8. Conrad and his place within the family? Appearance? His story and background -true or not? Relationship with Bianca? Student protest? Sexuality? Women and their use? His weakness and gambling, sex, drugs? The accusation of terrorism, drug peddling? His being bashed? The professor looking after him? His insinuating himself into the professor's apartment? Was he aware of his effect on the professor? His relationship with each member of the family? With the absent husband and his financial deals? With his fascist plots? His being bashed - and the effect on his nerves? His listening to the professor? The dinner and its tensions? The attack and the fight? Mozart? The phone? His death - suicide or murder? The letter and its expression of himself? Its effect. on the professor and his reaction? The reaction of the other members of the family? (A figure of change - the echo of the Christ-figure with its ambiguities and seductions as in Pasolini's Teorema)?

9. Erminia and the portrait of the servant, her devotion? Her reaction to Bianca and the family? To Conrad?
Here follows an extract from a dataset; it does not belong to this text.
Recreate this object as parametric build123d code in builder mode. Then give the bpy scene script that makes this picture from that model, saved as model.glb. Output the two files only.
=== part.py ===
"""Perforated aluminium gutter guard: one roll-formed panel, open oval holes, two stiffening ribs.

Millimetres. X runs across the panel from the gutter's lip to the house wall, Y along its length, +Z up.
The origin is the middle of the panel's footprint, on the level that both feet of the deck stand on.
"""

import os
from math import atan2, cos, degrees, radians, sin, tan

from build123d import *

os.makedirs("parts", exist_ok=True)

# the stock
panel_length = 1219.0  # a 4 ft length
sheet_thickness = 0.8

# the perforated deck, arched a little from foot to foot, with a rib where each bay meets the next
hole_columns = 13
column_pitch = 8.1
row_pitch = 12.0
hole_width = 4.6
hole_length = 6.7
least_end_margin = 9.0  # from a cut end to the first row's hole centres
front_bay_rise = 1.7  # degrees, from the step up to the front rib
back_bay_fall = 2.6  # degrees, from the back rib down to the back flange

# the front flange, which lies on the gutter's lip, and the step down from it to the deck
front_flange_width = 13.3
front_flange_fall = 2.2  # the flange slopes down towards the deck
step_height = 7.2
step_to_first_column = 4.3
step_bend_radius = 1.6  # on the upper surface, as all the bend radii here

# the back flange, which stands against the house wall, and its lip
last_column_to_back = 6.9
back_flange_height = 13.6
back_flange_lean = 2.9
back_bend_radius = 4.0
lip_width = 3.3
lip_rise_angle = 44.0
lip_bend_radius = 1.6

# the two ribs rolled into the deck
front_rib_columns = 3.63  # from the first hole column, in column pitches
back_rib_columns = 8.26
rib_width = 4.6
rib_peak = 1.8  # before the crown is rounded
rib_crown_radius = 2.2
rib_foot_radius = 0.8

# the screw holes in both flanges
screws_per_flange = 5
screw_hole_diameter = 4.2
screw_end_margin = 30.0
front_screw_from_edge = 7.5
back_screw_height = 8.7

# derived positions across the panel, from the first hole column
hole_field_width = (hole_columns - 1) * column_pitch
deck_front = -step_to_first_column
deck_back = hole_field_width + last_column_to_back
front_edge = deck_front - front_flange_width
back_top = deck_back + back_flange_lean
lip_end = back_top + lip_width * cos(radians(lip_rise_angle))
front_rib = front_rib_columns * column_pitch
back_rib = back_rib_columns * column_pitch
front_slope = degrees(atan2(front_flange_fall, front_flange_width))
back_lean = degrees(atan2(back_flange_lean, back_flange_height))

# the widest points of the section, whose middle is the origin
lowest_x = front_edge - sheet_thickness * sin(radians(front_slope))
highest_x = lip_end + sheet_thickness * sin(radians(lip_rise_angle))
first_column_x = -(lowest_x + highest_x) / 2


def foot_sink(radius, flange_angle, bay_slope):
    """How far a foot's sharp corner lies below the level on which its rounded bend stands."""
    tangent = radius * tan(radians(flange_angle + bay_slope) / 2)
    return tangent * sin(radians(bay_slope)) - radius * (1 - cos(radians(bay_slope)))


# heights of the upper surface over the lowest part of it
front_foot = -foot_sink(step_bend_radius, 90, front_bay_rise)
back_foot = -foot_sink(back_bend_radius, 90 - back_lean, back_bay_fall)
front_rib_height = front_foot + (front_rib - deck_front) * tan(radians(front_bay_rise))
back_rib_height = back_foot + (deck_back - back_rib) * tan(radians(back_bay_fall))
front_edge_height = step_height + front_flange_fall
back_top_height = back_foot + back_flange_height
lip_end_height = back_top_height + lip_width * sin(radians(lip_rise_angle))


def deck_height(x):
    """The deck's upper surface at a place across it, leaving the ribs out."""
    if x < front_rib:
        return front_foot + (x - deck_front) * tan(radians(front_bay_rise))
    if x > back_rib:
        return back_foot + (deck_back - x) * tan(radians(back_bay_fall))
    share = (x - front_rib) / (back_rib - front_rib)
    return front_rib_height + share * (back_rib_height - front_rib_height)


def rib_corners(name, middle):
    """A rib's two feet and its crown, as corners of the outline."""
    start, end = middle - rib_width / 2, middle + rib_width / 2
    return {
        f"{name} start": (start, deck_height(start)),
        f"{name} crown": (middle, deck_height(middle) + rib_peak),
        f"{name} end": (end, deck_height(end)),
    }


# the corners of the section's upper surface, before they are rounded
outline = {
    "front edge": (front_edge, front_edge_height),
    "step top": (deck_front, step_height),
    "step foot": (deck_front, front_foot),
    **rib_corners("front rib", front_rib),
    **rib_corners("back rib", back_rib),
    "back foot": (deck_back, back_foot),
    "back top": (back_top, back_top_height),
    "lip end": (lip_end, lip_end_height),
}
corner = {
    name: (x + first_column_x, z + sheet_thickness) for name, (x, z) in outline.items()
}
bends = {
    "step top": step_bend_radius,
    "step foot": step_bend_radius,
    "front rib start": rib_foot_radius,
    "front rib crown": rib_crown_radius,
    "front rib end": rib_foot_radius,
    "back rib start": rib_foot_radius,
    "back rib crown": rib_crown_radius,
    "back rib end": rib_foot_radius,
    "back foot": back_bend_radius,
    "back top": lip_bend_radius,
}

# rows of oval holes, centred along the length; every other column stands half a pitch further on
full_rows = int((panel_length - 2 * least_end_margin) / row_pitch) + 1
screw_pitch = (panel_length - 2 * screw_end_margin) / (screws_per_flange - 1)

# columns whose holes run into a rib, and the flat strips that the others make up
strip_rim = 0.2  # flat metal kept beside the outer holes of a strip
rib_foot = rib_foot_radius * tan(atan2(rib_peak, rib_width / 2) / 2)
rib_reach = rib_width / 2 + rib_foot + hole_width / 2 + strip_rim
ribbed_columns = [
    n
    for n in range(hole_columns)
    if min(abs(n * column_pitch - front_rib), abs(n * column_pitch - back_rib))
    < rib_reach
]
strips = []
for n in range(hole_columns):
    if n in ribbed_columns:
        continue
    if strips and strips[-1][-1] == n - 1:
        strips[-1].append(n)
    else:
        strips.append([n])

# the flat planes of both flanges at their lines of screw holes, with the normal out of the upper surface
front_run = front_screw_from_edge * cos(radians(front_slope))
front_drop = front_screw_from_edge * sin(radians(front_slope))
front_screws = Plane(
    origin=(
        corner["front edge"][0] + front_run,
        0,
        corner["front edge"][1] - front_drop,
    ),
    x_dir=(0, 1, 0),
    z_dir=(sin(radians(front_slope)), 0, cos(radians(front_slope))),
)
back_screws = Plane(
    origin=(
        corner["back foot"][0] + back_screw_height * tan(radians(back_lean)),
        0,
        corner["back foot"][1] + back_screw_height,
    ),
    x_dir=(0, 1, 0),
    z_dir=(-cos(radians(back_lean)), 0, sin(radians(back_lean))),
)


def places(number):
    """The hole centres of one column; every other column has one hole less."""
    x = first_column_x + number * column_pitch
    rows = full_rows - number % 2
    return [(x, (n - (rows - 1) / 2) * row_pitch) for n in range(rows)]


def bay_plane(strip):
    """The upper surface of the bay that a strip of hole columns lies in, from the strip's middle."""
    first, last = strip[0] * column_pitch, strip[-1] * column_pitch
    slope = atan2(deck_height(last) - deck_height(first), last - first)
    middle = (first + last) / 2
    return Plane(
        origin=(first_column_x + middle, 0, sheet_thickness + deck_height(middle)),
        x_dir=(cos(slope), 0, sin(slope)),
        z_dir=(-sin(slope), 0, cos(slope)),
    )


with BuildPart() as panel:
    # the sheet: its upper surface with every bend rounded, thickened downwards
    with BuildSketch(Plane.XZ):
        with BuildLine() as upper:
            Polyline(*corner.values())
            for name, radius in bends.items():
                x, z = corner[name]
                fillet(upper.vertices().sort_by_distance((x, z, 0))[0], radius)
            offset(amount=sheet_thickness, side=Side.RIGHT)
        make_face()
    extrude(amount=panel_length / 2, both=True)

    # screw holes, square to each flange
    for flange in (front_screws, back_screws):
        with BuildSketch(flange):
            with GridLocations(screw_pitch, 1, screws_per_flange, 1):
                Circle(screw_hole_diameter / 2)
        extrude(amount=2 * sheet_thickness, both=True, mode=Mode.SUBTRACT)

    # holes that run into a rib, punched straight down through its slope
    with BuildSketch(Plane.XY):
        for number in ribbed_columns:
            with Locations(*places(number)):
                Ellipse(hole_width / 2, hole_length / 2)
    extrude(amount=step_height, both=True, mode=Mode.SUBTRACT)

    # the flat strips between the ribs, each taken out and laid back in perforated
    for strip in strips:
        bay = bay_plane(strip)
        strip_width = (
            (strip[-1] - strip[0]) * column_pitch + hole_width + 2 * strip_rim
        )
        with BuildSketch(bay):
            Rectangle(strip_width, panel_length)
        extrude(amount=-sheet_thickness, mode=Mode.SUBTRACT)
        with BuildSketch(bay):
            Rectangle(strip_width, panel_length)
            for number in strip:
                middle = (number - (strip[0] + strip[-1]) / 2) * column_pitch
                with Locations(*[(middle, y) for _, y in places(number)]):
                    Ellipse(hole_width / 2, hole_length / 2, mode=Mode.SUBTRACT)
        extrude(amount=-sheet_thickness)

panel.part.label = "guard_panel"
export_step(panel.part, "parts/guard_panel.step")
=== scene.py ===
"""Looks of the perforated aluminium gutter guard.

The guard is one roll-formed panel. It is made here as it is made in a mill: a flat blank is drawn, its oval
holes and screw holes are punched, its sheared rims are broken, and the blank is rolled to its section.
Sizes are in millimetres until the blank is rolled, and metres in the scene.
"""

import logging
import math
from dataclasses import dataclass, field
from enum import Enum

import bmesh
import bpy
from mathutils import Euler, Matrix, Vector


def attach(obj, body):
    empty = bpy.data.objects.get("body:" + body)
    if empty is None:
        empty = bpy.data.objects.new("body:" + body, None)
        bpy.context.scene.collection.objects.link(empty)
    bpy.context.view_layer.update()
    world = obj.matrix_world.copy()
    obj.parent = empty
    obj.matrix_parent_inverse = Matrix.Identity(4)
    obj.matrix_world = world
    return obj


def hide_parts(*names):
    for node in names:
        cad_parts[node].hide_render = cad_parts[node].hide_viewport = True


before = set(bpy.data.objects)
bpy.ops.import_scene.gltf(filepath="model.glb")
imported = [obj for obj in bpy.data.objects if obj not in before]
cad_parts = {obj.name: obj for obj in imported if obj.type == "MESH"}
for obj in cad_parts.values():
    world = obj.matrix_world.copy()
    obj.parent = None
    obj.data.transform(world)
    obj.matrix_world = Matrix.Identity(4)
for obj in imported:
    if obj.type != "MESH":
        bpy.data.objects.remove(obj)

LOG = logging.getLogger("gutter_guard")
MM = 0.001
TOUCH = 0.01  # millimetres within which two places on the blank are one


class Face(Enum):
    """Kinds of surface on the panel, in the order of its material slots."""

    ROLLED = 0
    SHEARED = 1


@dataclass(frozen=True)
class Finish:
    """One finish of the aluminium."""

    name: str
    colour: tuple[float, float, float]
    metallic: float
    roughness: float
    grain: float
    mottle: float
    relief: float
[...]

10. The background of the dealers and their frauds, the police and their interrogations? The outside world of crime and corruption?

11. The use of Dominique Sanda and Claudia Cardinale as the professor's mother and wife? His relationship with each? Sexual relationship? Failure? His becoming a recluse? Tones of homosexuality?

12. A portrait of individuals? Groups? Italian society? The relationship between aestheticism and reality? A film of insight?